Federal Reserve Interest Rate Expectations (August 2, 2019) (Table 1)
Prior to the July Fed meeting, Fed funds futures were discounting a 76% chance of another 25-bps rate cut in September and a 56% chance of a third and final 25-bps rate cut in December 2019. Less than 48-hours after the July Fed meeting, Fed funds futures are pricing in a 100% chance of a second 25-bps rate cut in September and a 62% chance of the third 25-bps rate cut in October (not December).
Rates Markets Comfortably Discounting Two More Rate Cuts in 2019
With Eurodollars contract spreads, we can measure whether a rate cut is being priced-in by examining the difference in borrowing costs for commercial banks over a specific time horizon in the future. The chart below showcases the difference in borrowing costs – the spreads – for the June 19/December 19 (blue), August 19/December 19 (orange), & August 19/June 20 (red) periods in order to gauge where interest rates are headed by the end of December 2019 and the end of June 2020, respectively.
Eurodollar Contract Spreads – June 19/December 19 (Blue), August 19/December 19 (Orange), & August 19/June 20 (Red): Daily Timeframe (July 2018 to July 2019) (Chart 1)
Based on the Eurodollar contract spreads, there is an 88% chance of a second 25-bps rate cut by the end of 2019. To this end, if a third rate cut comes from the FOMC, Eurodollar contract spreads see a greater likelihood of that happening by June 2020; there is a 100% chance of 50-bps of rate cuts coming through the first half of next year.
Overall, Fed funds remain more aggressive than Eurodollar contracts in their dovish pricing for the Fed rate cut cycle. We’ve previously noted that “such dissonance [between Fed funds and Eurodollars] typically yields volatility,” and this week has proven no different. Expected elevated levels of volatility across USD-pairs moving forward.
DXY INDEX TECHNICAL ANALYSIS: DAILY PRICE CHART (NOVEMBER 2017 TO AUGUST 2019) (CHART 2)

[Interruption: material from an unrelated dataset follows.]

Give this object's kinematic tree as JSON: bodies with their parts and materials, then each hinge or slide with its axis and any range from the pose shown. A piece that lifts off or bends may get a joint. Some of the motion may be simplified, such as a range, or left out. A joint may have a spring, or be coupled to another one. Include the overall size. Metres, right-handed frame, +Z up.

Fed rate cut odds have jumped since the July Fed meeting, no thanks to the July US nonfarm payroll report but rather the introduction of a fresh round of Trump tariffs in the US-China trade war. In turn, he US Dollar (via the DXY Index) is now threatening a false breakout.
A false breakout here would occur at critical resistance in the form of (1) former trendline support from the February 2018 and March 2019 lows and (2) the bearish daily key reversal bar set at the former yearly high at 98.37. A close at current levels or below would mark such an occasion.
To this end, if the DXY Index were to close below the daily 8-EMA, which it hasn’t done so since July 19, there would be more credible evidence to believe that the near-term rally is finished.